** Start **
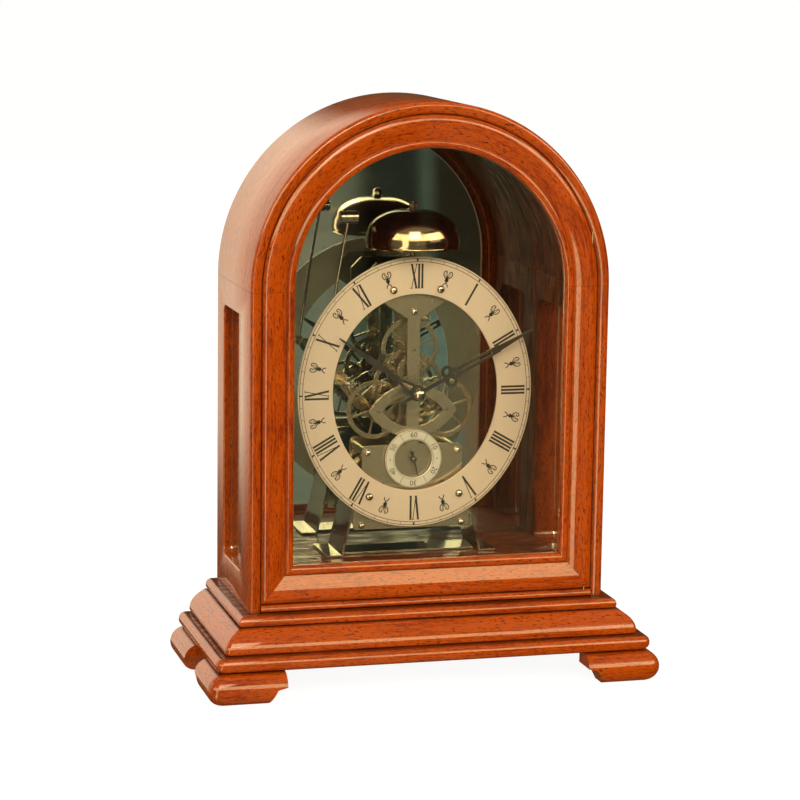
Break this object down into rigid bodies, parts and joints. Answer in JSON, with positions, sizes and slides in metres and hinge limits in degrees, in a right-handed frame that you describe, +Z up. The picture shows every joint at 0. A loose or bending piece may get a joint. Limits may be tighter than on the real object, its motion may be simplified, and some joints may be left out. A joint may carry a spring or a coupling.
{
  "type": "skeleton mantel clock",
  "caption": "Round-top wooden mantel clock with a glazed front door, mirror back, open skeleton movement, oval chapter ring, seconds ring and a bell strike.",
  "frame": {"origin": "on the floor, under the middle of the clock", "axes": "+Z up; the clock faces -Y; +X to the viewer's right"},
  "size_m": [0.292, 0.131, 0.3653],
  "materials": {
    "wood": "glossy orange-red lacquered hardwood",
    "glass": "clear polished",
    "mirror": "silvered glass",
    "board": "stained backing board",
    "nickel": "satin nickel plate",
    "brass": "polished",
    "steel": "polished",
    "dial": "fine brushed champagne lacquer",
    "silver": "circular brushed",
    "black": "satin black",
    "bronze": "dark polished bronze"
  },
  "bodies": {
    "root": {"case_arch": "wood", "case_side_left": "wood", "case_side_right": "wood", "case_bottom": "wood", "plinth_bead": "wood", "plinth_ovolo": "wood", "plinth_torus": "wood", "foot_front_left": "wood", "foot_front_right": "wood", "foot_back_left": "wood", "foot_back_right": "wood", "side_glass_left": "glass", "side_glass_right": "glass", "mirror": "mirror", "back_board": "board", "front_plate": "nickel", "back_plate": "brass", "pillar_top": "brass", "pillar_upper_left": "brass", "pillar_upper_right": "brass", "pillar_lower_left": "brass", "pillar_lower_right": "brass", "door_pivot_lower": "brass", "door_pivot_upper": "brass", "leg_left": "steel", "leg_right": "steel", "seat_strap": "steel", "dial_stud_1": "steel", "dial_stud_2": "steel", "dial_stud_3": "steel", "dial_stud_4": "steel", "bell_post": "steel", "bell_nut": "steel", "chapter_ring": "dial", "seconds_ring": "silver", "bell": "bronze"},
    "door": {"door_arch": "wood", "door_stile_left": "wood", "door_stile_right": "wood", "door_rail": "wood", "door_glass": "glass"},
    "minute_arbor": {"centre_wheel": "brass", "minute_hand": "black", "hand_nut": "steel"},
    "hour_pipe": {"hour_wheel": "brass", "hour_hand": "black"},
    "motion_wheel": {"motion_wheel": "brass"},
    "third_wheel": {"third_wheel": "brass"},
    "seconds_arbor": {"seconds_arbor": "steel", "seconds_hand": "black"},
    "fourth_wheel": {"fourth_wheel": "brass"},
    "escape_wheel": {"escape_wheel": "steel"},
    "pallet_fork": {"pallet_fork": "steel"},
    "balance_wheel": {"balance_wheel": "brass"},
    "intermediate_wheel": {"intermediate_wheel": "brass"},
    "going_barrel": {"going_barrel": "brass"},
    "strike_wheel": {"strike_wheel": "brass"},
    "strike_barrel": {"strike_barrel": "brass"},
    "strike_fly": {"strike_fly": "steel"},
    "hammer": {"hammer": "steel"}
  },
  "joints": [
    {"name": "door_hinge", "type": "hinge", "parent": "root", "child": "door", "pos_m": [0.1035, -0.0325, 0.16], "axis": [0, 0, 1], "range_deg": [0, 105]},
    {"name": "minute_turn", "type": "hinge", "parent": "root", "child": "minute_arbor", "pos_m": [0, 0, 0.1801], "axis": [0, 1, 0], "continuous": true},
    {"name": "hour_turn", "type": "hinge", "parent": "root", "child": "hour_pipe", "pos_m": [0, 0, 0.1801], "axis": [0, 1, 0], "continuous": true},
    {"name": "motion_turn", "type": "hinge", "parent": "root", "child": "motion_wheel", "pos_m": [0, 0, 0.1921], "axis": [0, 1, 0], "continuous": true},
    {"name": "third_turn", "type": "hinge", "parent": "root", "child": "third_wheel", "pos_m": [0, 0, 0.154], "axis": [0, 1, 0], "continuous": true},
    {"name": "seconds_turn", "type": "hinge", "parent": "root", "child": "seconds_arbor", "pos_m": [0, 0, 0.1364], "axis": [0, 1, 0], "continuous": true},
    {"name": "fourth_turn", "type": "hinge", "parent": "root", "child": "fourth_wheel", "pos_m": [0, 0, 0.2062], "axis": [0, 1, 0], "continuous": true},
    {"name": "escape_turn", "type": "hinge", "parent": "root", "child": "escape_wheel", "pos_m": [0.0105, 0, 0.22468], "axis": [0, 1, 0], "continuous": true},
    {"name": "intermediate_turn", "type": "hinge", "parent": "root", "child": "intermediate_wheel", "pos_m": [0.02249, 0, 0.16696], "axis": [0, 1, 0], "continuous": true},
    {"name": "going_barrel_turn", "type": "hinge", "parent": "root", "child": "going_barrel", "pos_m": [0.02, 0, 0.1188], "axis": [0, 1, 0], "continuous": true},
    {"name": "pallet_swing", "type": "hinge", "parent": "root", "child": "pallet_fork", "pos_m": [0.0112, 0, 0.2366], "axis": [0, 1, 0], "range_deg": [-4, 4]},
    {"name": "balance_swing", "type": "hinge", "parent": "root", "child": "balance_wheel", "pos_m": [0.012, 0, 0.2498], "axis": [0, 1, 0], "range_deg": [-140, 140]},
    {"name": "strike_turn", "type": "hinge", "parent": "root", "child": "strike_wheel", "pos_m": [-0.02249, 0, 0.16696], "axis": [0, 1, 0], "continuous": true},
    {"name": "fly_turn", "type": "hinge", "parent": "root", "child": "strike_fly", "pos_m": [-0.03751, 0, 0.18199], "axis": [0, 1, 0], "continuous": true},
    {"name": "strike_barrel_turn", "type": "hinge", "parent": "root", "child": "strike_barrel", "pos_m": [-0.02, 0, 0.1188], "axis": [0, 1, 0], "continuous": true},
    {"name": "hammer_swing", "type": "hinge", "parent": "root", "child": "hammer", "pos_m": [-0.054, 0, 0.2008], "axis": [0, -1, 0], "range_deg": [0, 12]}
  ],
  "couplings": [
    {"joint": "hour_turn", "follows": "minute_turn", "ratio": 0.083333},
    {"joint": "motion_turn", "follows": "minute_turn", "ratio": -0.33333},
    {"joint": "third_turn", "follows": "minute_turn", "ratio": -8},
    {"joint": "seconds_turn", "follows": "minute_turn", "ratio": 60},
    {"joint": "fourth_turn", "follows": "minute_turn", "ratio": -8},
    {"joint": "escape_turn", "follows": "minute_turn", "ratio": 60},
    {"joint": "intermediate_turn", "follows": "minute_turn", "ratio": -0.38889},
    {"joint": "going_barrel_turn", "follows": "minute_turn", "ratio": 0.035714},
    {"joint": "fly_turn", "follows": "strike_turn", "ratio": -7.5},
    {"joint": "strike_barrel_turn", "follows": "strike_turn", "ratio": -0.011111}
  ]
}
** End **
** Start **
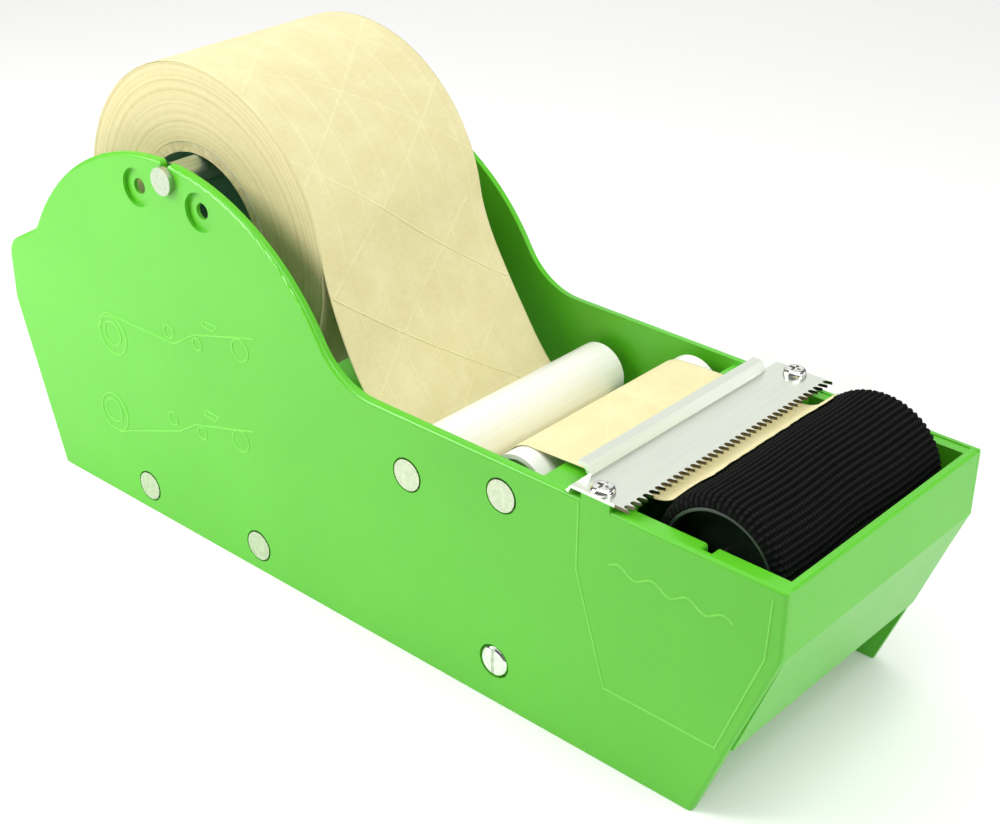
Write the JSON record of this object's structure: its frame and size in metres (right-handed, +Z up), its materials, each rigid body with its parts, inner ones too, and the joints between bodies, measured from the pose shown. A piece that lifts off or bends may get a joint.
** End **
■ **Exercise aim**: Copy all lines from the data that hold the word "materials".

■ **Task output**:
  "materials": {
Write the JSON record of this object's structure: its frame and size in metres (right-handed, +Z up), its materials, each rigid body with its parts, inner ones too, and the joints between bodies, measured from the pose shown. A piece that lifts off or bends may get a joint.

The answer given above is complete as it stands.